BaseView() calls .data() and expects to get back a (data, extra_template_data, templates) tuple - then if a format is in play (.json or .geojson or similar from a plugin) it hands off data to that. If .csv is involved it does something special, in order to support streaming responses. And if it's regular HTML it calls await extra_template_data() and combines that with data and passes it to the template.

I want this to work completely differently: I want the formats (including HTML) to have the option of adding some extra ?_extra= extras, then I want HTML to be able to render the page entirely from the JSON if necessary.

simonw commented 1 year ago

I pushed my prototype so far, going to start a draft PR for it.

simonw commented 1 year ago

It's annoying that the https://docs.datasette.io/en/0.64.1/plugin_hooks.html#register-output-renderer-datasette plugin hook passes rows as "list of sqlite3.Row objects" - I'd prefer it if that plugin hook worked with JSON data, not sqlite3.Row.

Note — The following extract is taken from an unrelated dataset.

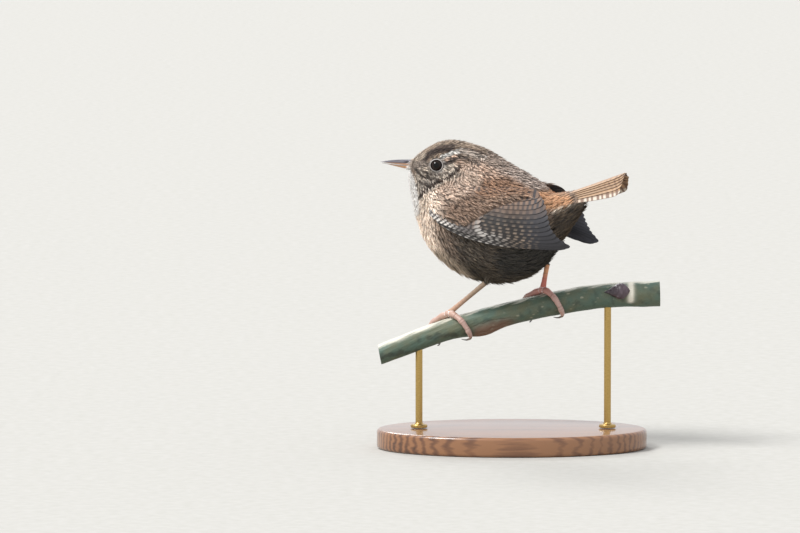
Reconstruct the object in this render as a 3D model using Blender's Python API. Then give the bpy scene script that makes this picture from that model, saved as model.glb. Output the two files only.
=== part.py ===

https://docs.datasette.io/en/0.64.1/plugin_hooks.html#render-cell-row-value-column-table-database-datasette is documented as accepting Row but actually gets CustomRow, see:

simonw commented 1 year ago

Maybe "rows" should be a default ?_extra=... but it should be possible to request "arrays" instead which would be a list of arrays, more suitable perhaps for custom renderers such as the CSV one.

This could be quite neat, in that EVERY key in the JSON representation would be defined as an extra - just some would be on by default. There could even be a mechanism for turning them back off again, maybe using ?_extra=-rows.

In which case maybe ?_extra= isn't actually the right name for this feature. It could be ?_key= perhaps, or ?_field=.

Being able to pass ?_field=count,-rows to get back just the count (and skip executing the count entirely) would be pretty neat.

Although ?_only=count would be tidier. So maybe the pair of ?_only= and ?_extra= would make sense.

Would ?_only=rows still return the "ok" field so you can always look at that to confirm an error didn't occur?

simonw commented 1 year ago

This issue here would benefit from some kid of mechanism for returning just the HTML of the table itself, without any of the surrounding material. I'm not sure if that would make sense as an extra or not:

simonw commented 1 year ago

I think that does make sense: ?_extra=table perhaps, which would add {"table": "..."}.

simonw commented 1 year ago

Just realized that it's useful to be able to tell what parameters were used to generate a page... but reflecting things like _next back in the JSON is confusing in the presence of next.

So I'm going to add an extra for that information too.

Not sure what to call it though:

I'm going to experiment with a request extra that returns some bits of information about the request.

simonw commented 1 year ago

I just landed this PR so this feature is now in main:

Still needs documentation and maybe some extra tests too.

simonw commented 1 year ago

I need to get the arbitrary query page to return the same format. It likely won't have nearly as many extras.